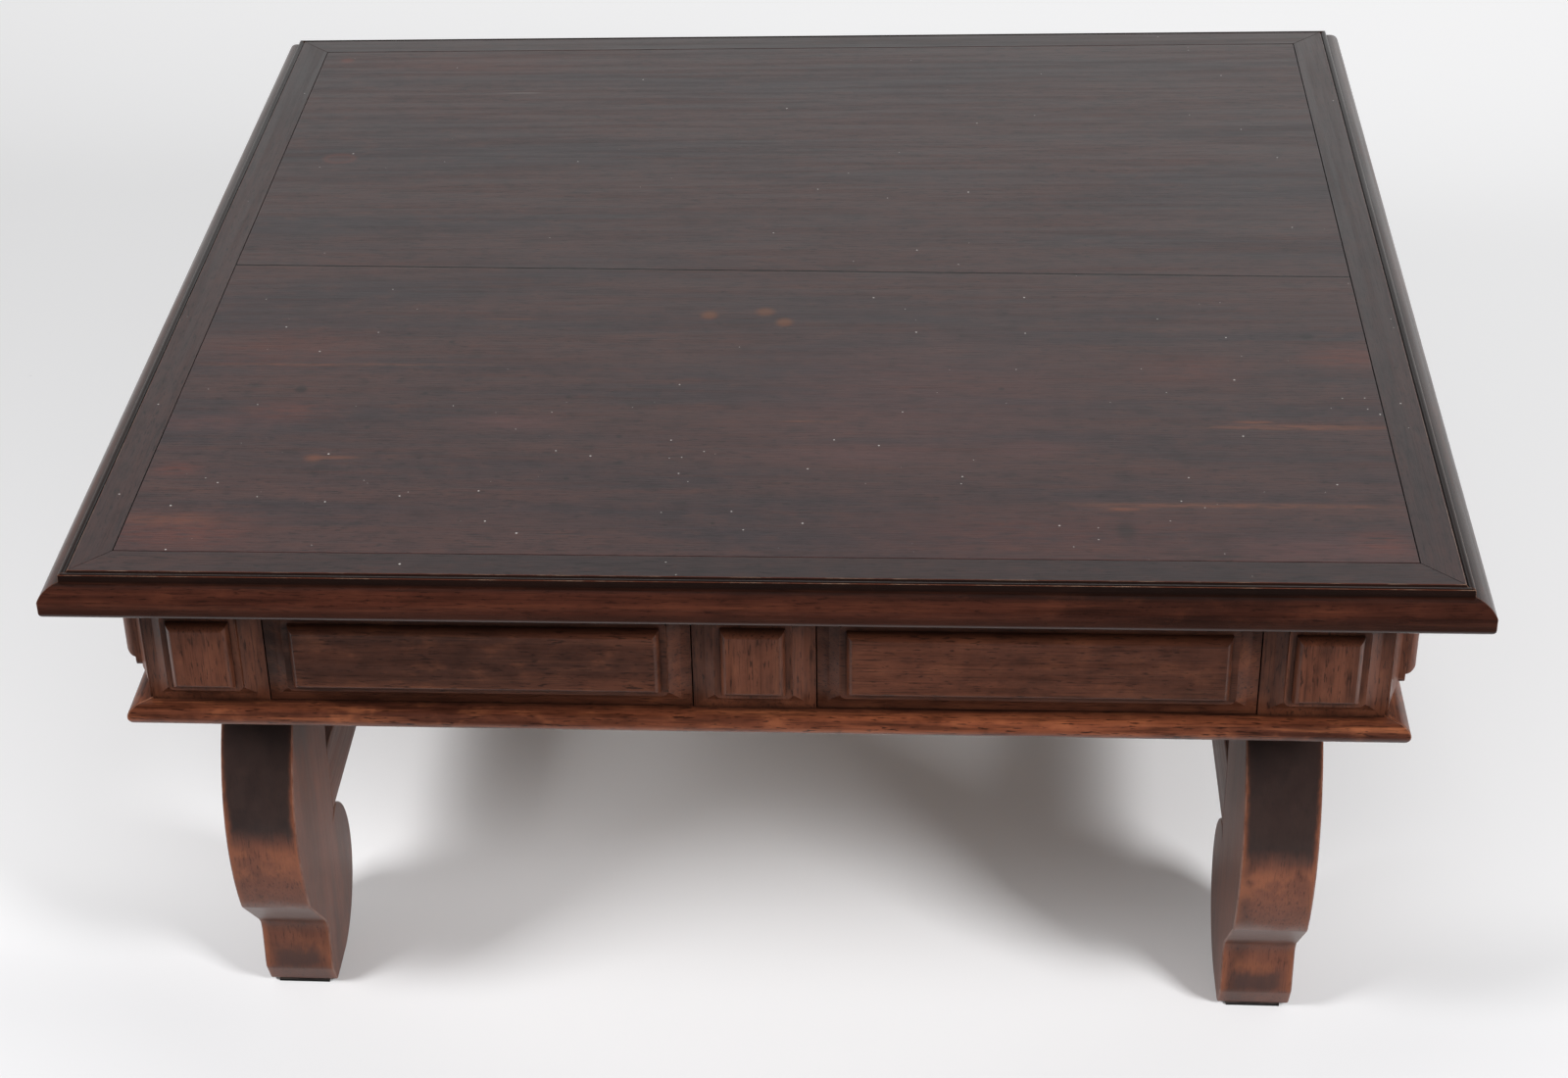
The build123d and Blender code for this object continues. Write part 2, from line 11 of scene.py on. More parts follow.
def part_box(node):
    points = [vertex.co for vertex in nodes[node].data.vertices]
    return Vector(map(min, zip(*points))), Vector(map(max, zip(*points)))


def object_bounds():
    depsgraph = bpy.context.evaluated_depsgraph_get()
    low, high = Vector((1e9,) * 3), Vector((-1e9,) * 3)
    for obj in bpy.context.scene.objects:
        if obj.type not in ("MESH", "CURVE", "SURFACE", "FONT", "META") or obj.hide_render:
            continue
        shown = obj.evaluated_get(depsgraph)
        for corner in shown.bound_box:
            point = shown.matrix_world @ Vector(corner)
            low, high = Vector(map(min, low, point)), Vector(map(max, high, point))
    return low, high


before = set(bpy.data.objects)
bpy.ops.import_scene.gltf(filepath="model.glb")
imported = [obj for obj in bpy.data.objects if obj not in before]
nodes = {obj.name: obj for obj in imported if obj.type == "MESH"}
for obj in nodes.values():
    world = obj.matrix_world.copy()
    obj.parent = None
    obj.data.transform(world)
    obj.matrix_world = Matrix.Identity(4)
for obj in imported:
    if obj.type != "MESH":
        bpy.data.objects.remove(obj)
cad_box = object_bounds()
scene = bpy.context.scene

# ---------------------------------------------------------------- camera, from the photograph
photo_width = 1600            # pixels, the frame that focal length and centre are given in
photo_height = 1100
focal_pixels = 3100.7
centre_pixels = (592.0, 645.7)
camera_place = Vector((0.1174, -2.2451, 1.6042))
camera_pitch = math.radians(33.122)
camera_yaw = math.radians(7.627)
camera_roll = math.radians(-3.470)
sensor_width = 36.0           # millimetres

# ---------------------------------------------------------------- places worked out from the frame
top_level = cad_box[1].z
base_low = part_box("base_frame_front")[0].z
case_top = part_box("drawer_left_front")[1].z
leg_inner, leg_outer = (corner.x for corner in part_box("leg_front_right"))
top_half = cad_box[1].x
board_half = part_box("top_board_front")[1].x
board_joint_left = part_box("top_board_front")[1].y
board_joint_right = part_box("top_board_rear")[0].y
frame_flat_half = top_half - 0.0195      # out to here the top frame is flat
bead_foot = top_level - 0.0066           # below the bead and its fillet the ovolo starts
ovolo_foot = top_level - 0.0155

# ---------------------------------------------------------------- heights of wear, lacquer, painted shadow and painted sheen
overhang_shadow_start = case_top - 0.023            # the case's slopes carry a painted shadow of the overhang from here up
overhang_shadow_full = case_top - 0.013
grey_slopes_full = case_top - 0.034             # and are greyer from here down where they face up
grey_slopes_end = case_top - 0.024
lacquer_edge = base_low - 0.142          # down to here the legs keep their black lacquer
lacquer_full = lacquer_edge + 0.026
bare_high = lacquer_edge + 0.006         # worn to orange at the lacquer's edge
bare_low = lacquer_edge - 0.026
# between these heights the knee carries a painted pale sheen
knee_high = lacquer_edge - 0.062
knee_low = lacquer_edge - 0.106
ankle_high = 0.066
ankle_low = 0.047
toe_high = 0.054
toe_low = 0.036

# ---------------------------------------------------------------- joint of the two top boards
joint_finest = 0.0006                    # half widths
joint_widest = 0.0017

# ---------------------------------------------------------------- light
ambient_level = 0.36
paper_level = 0.85            # white behind the table, as the camera sees it
backdrop_level = 1.05         # white behind the table, as the gloss sees it
backdrop_lean = 0.6           # how much brighter it is to the right
backdrop_start = -0.1         # in directions with this Y the backdrop starts
backdrop_full = 0.5
backdrop_low = 0.42           # up to directions with this Z it has its full level
backdrop_high = 0.565
backdrop_top = 0.10           # share of it that is left above that
room_level = 0.10             # the dim room in front, as the gloss sees it
paper_end = -0.60             # in front of this the gloss sees no paper
paper_fade = 0.3
paper_half = 14.0             # half the side of the floor
lamp_target = Vector((0.0, -0.1, 0.35))
lamp_size = 0.65
left_lamp_place = Vector((-1.53, -1.25, 1.57))
left_lamp_power = 42.0
right_lamp_place = Vector((1.74, -1.79, 1.60))
right_lamp_power = 68.0

# ---------------------------------------------------------------- arrises
weld_distance = 1e-5
flat_angle = math.radians(1)
arris_angle = math.radians(35)
arris_segments = 2
fibre_relief = 0.00004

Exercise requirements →
Using the data above, restate word for word the lines from its opening line through the line that contains "scene = bpy.context.scene", and no more.

The answer →
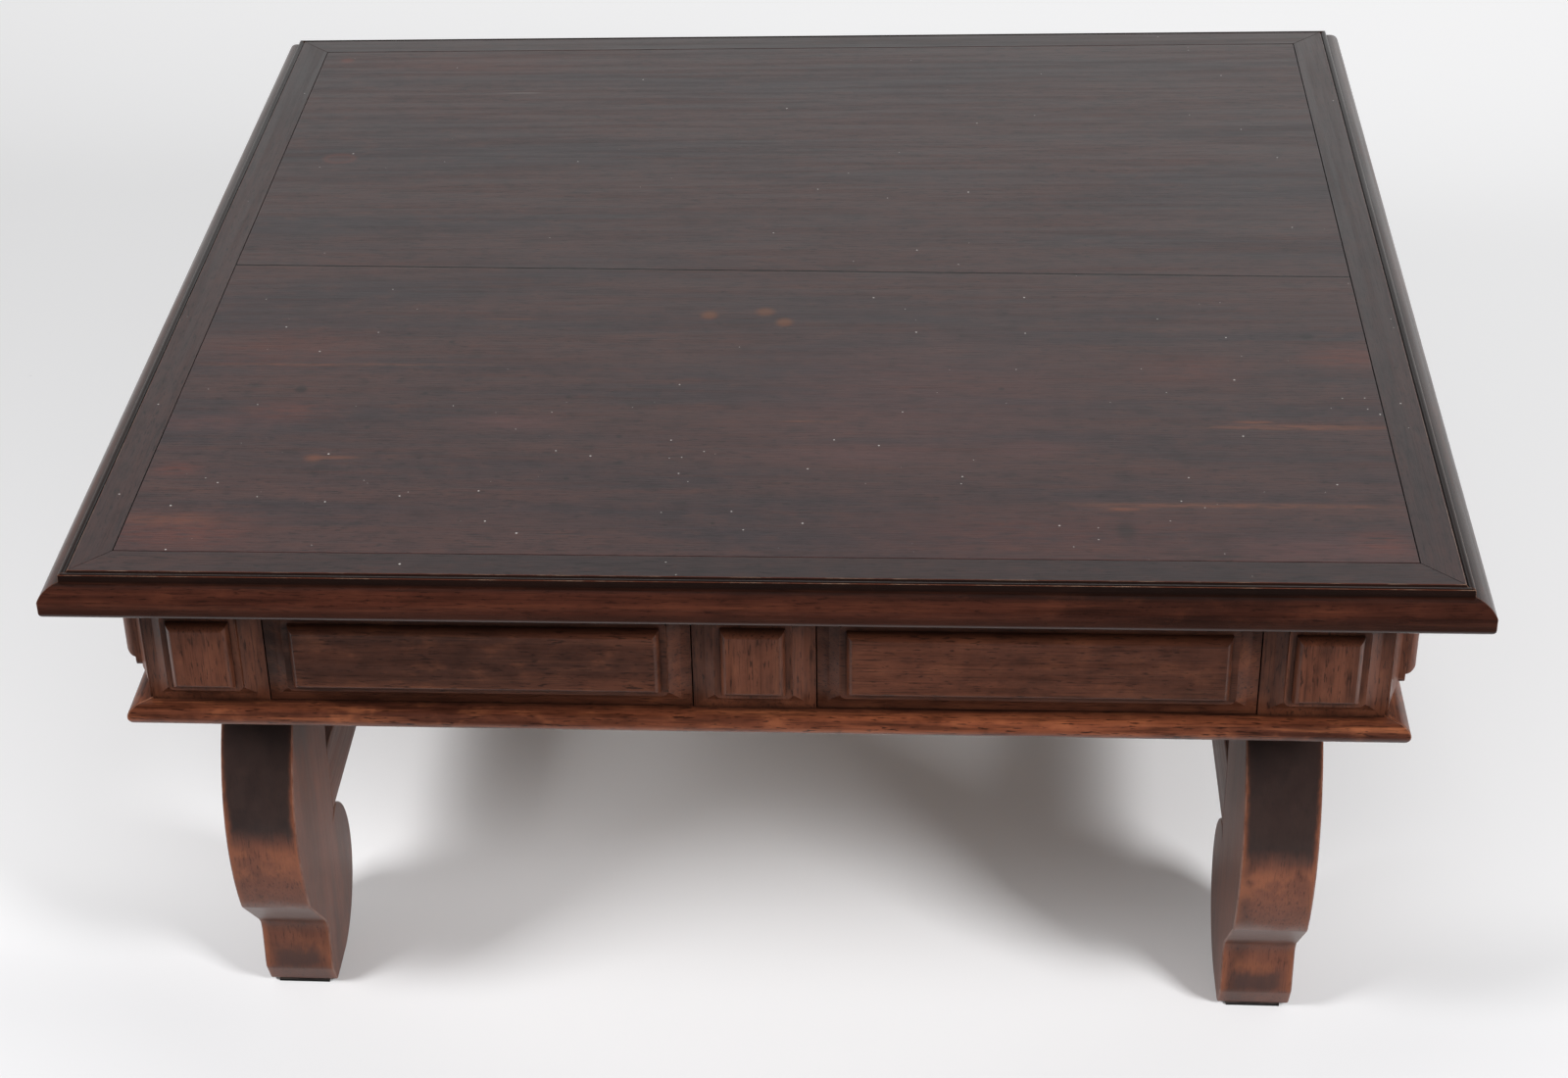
The build123d and Blender code for this object continues. Write part 2, from line 11 of scene.py on. More parts follow.
def part_box(node):
    points = [vertex.co for vertex in nodes[node].data.vertices]
    return Vector(map(min, zip(*points))), Vector(map(max, zip(*points)))


def object_bounds():
    depsgraph = bpy.context.evaluated_depsgraph_get()
    low, high = Vector((1e9,) * 3), Vector((-1e9,) * 3)
    for obj in bpy.context.scene.objects:
        if obj.type not in ("MESH", "CURVE", "SURFACE", "FONT", "META") or obj.hide_render:
            continue
        shown = obj.evaluated_get(depsgraph)
        for corner in shown.bound_box:
            point = shown.matrix_world @ Vector(corner)
            low, high = Vector(map(min, low, point)), Vector(map(max, high, point))
    return low, high


before = set(bpy.data.objects)
bpy.ops.import_scene.gltf(filepath="model.glb")
imported = [obj for obj in bpy.data.objects if obj not in before]
nodes = {obj.name: obj for obj in imported if obj.type == "MESH"}
for obj in nodes.values():
    world = obj.matrix_world.copy()
    obj.parent = None
    obj.data.transform(world)
    obj.matrix_world = Matrix.Identity(4)
for obj in imported:
    if obj.type != "MESH":
        bpy.data.objects.remove(obj)
cad_box = object_bounds()
scene = bpy.context.scene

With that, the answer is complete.